In a remarkable paper on The Symbiosis of Lichens[1326], Dr A. Henry Church has presented a new and striking view of the origin and development of lichens: he has sought to link them up with other classes of vegetation that, in the great transmigration, passed from sea to land. As we know from his Thalassiophyta[1327] and the subaerial transmigration, he holds that primeval algae of advanced form and structure were left exposed on dry land by the gradually receding waters, and those that successfully adapted themselves to the changed conditions formed the basis of the land flora. A certain number of the algae lost their surface tissues containing chlorophyll and they had perforce to secure from other organic sources the necessary carbohydrates: they adopted a heterotrophic existence as saprophytic or parasitic fungi. Fungi are a backward race (deteriorated according to Dr Church) as regards their soma, but in number, distribution and variety of spore-production, they are eminently successful plants.
Lichens are similarly regarded by Dr Church as derived from stranded contemporaneous types of marine algae—crustaceous, foliose and fruticose, that had also lost their chlorophyll, but by taking into association green algal units of a lower grade they established a vicarious photosynthesis. But, to quote his own words[1328], “as the alga-lichen-fungus left the sea, so it remained: it might deteriorate, but it certainly never advanced, once the sea factors which produced it were eliminated, it simply stopped along these lines.”
And again[1329]: “Lichens thus present an interesting case of an algal race deteriorating along the lines of a heterotrophic existence, yet arrested, as it were, on the somatic down-grade, by the adoption of intrusive algal units of lower degree to subserve photosynthesis (much in the manner of the marine worm Convoluta). Thus arrested, they have been enabled to retain more definite expression of more deeply inherent factors of sea-weed habit and construction than any other race of fungi; though closely paralleled by such types as Xylaria (Ascomycete) and Clavaria (Basidiomycete), which have followed the full fungus progression as holosaprophytic on decaying plant residues.”
Dr Church’s theory is of vivid interest and might be convincing were there no possibility and no proof of advance within the symbiotic plant, but in numbers of crustaceous thalli, there is evident, by normal or abnormal[1330] development, the first advance to the formation of rudimentary squamules, a condition diagnosed as subsquamulose. “Deterioration” of the lichen plant—when it occurs owing to unfavourable conditions—is a reversion to the leprose early stage of the association; there is no evidence of reversion from fruticose or foliose to squamulose.
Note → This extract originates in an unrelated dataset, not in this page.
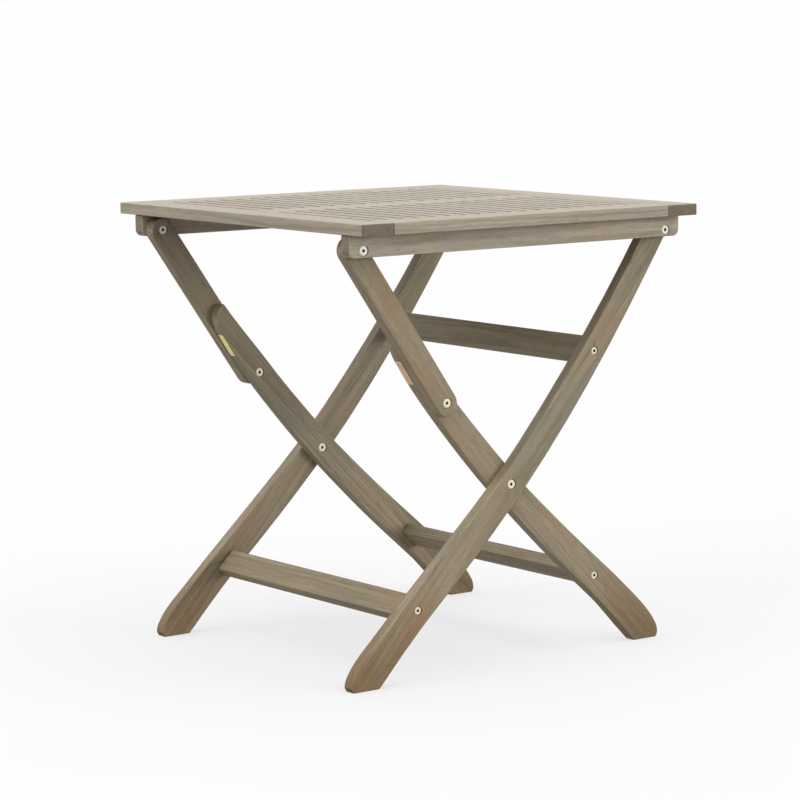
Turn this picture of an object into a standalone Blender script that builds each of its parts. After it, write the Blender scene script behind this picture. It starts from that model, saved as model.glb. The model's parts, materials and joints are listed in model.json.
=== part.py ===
"""Folding picnic table: a slatted square top on two crossing pairs of sabre-shaped legs.

Frame: +Z up, origin on the floor under the centre of the top. X runs along the aprons, Y from side to side.
One leg pair is long and turns on the aprons. The other pair is shorter and hangs from two upper links by a
knee, so that the frame folds up towards the underside of the top.
Nodes ending in _near lie at -Y, nodes ending in _far at +Y.
To fold, the long legs turn 37.5 degrees about their pivot, clockwise as seen from -Y, while the upper links
turn the other way and the lower legs swing through under them. The long legs then still slope 14 degrees.
"""

import math

import bmesh
import bpy
from mathutils import Matrix, Vector

# Overall size
TOP_SIDE = 0.660
HEIGHT = 0.710
BOARD = 0.018
RAIL_WIDTH = 0.060
MIDDLE_RAIL_WIDTH = 0.050
SLATS_PER_BANK = 18
SLAT_GAP = 0.005
FIT_GAP = 0.0003

# Side frames: three layers of boards, from the outside in
FRAME_THICKNESS = 0.020
LAYER_GAP = 0.001
APRON_OUTER_Y = 0.2925
APRON_HEIGHT = 0.0345
APRON_HALF_LENGTH = 0.3255
APRON_CORNER = 0.011
LAYER_STEP = FRAME_THICKNESS + LAYER_GAP
APRON_Y = APRON_OUTER_Y - FRAME_THICKNESS / 2
OUTER_LEG_Y = APRON_Y - LAYER_STEP
INNER_LEG_Y = OUTER_LEG_Y - LAYER_STEP

# Pivots in the side plane, as (x, z)
PIVOT_DROP = 0.0243
PIVOT_Z = HEIGHT - BOARD - PIVOT_DROP
LINK_PIVOT = Vector((-0.2977, PIVOT_Z))
LONG_LEG_PIVOT = Vector((0.2977, PIVOT_Z))
KNEE = Vector((-0.1271, 0.4247))
CROSSING = Vector((-0.0016, 0.2870))

# Stretchers: boards across the frame, each centred near its bolt
STRETCHER_WIDTH = 0.041
STRETCHER_THICKNESS = 0.020
UPPER_STRETCHER = Vector((0.1676, 0.4822))
REAR_STRETCHER = Vector((-0.1856, 0.1110))
REAR_STRETCHER_OFFSET = Vector((0.004, -0.002))
FRONT_STRETCHER = Vector((0.1862, 0.1175))

# Leg and link widths, measured from the pivot at their round ends
LEG_END_RADIUS = 0.0200
LINK_END_RADIUS = 0.0203
LINK_OFFSET = 0.0015

# Fasteners
SHANK_RADIUS = 0.0040
HEAD_RADIUS = 0.0074
HEAD_THICKNESS = 0.0030
HEAD_RECESS = 0.0012
HEAD_CLEARANCE = 0.0007
SOCKET_RADIUS = 0.0024
SOCKET_DEPTH = 0.0022
STRETCHER_BOLT_RADIUS = 0.0030
STRETCHER_HEAD_RADIUS = 0.0060

# Mesh detail
CURVE_STEPS = 6
ROUND_STEPS = 20
FRAME_EDGE = 0.0018
RAIL_EDGE = 0.0010
SLAT_EDGE = 0.0022
SHARP_ANGLE = math.radians(30)
FLAT_ANGLE = math.radians(0.05)
SOCKET_TURN = math.radians(8)

SIDES = {"near": -1, "far": 1}

bpy.context.preferences.edit.use_global_undo = False
for old in list(bpy.data.objects):
    bpy.data.objects.remove(old)


def new_collection(name):
    collection = bpy.data.collections.new(name)
    bpy.context.scene.collection.children.link(collection)
    return collection


TABLE = new_collection("folding_picnic_table")
CUTTERS = new_collection("cutters")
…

A glance at the table of lichen phyla[1331] shows progression again and again from the crustaceous forms onwards. In such a phylum as Physciaceae (with colourless polarilocular spores) there is a clear example of a closely connected series; the different types of thallus—crustaceous, squamulose, foliose and fruticose—are all represented and form a natural sequence, being well delimited by the unusual form of the spore and by the presence of parietin in thallus or apothecium.
That there has been development seems absolutely certain, and that along the lines sketched in the chapter on phylogeny. Progress has been mainly in the thallus, but there has also been change and advance in the reproductive organs, more especially in the spores which in several families reach a size and septation unparalleled in fungi. That association with green algal cells stimulated the fungus to new development is the view taken of the lichen plant and emphasized in the present volume. But it seems more in accordance with the polyphyletic origin and recurring parallel development in the phyla that association began at the elementary crustaceous stage, and that the lichen soma was gradually evolved within what is after all a very limited and simple structure.